Born into a farming family in a village in northeastern Tibet, the current Dalai Lama was identified when he was 2 by senior Buddhist lamas.

The Dalai Lama’s book is being published Tuesday by HarperCollins, a unit of News Corp, the parent company of Dow Jones & Co., publisher of The Wall Street Journal.

The Dalai Lama began officially leading the Tibetans in 1950 at the age of 16, a month after the Communist government of China, established in 1949, began sending thousands of troops to the Himalayan region to assert control.

The Dalai Lama fled Lhasa, the historic seat of Tibetan Buddhism, in March 1959 after a Tibetan uprising broke out, sparked by fears that the Communist authorities were seeking to abduct him. He has lived in exile in India since.

After decades of serving as both the political and religious leader of Tibetans, the Dalai Lama separated the roles in 2011 and devolved political power to the head of the Tibetan government-in-exile, partly as an effort to ensure that the Tibetan movement would outlive him.

“Whoever chooses the 15th Dalai Lama is no longer choosing a political leader, they’re just choosing a religious leader," said Cameron David Warner, associate professor of anthropology at Denmark’s Aarhus University, whose research focuses on Himalayan Buddhism.

Even so, the presence of the Dalai Lama is critical to the legitimacy of the Central Tibetan Authority, as Tibet’s government-in-exile is known.

Tibetan experts point to a religious conclave scheduled to be held in early July, just ahead of the Dalai Lama’s 90th birthday on July 6, as a sign the Tibetan Buddhist leader could be preparing a fresh statement on his reincarnation.

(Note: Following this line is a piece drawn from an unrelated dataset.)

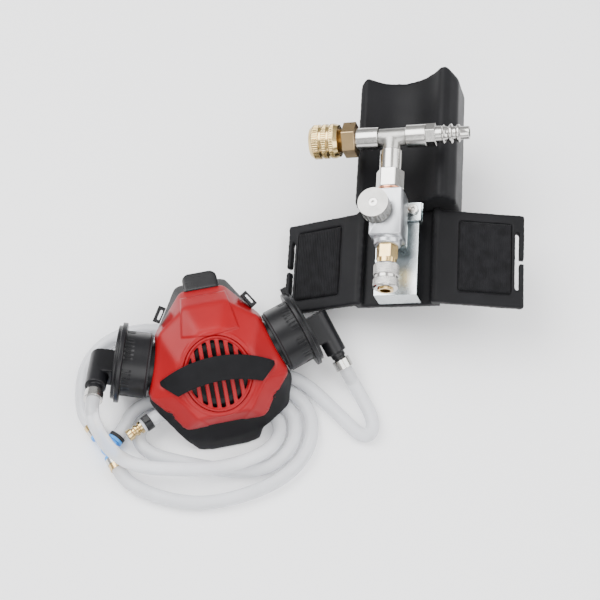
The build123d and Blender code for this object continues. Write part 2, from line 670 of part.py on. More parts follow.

“The continuity of the Dalai Lama institution is going to be crucial as that anchor that would unite all of us," said Thupten Jinpa, the Dalai Lama’s longtime translator, who assisted him on the book.

After Mao Zedong, whose rule brought violence and famine to Tibet, Deng Xiaoping made overtures through the Dalai Lama’s then Hong Kong-based brother, Gyalo Thondup, who died last month.

The then Panchen Lama, the most important figure for Tibetan Buddhists after the Dalai Lama, was released from prison, and then from house arrest, and China allowed exiled Tibetans to visit.

In the 1980s, the Dalai Lama dropped his pursuit of Tibetan independence, pushing instead for autonomy for Tibetans within China, partly because he doubted it was possible given Beijing’s hold on the region. But talks between his representatives and China failed to achieve results.

There have only been informal contacts between the Dalai Lama’s camp and Beijing since Chinese leader Xi Jinping came to power in 2012.

“I still remain convinced that given political will and vision on the part of the Chinese leadership, it would not be difficult for China to satisfy the needs of the Tibetans," he said.

The Dalai Lama’s account arrives at a precarious time for the Tibetan movement.

Tighter security and surveillance in Tibet in the wake of protests in 2008 and a wave of self-immolations, mainly by monks, have made it difficult for Tibetans to escape to India and has choked off the flow of information from the region.

Now, under Xi, China is intensifying a campaign to assimilate Tibetans, including sending young children to Chinese-language boarding schools and restricting their ability to study the Tibetan language.

The Trump administration’s suspension of much foreign aid will hit the Tibetan government in exile, cutting off about $14 million for various programs, according to Penpa Tsering, the leader of the exile administration.

On Feb. 28, at the start of the Tibetan new year, Secretary of State Marco Rubio said in a statement that “the United States remains committed to protecting the universal, fundamental, and inalienable human rights of Tibetans."

Despite the growing challenges for the Tibetan movement, the Dalai Lama called on Tibetans to remain hopeful—as he does.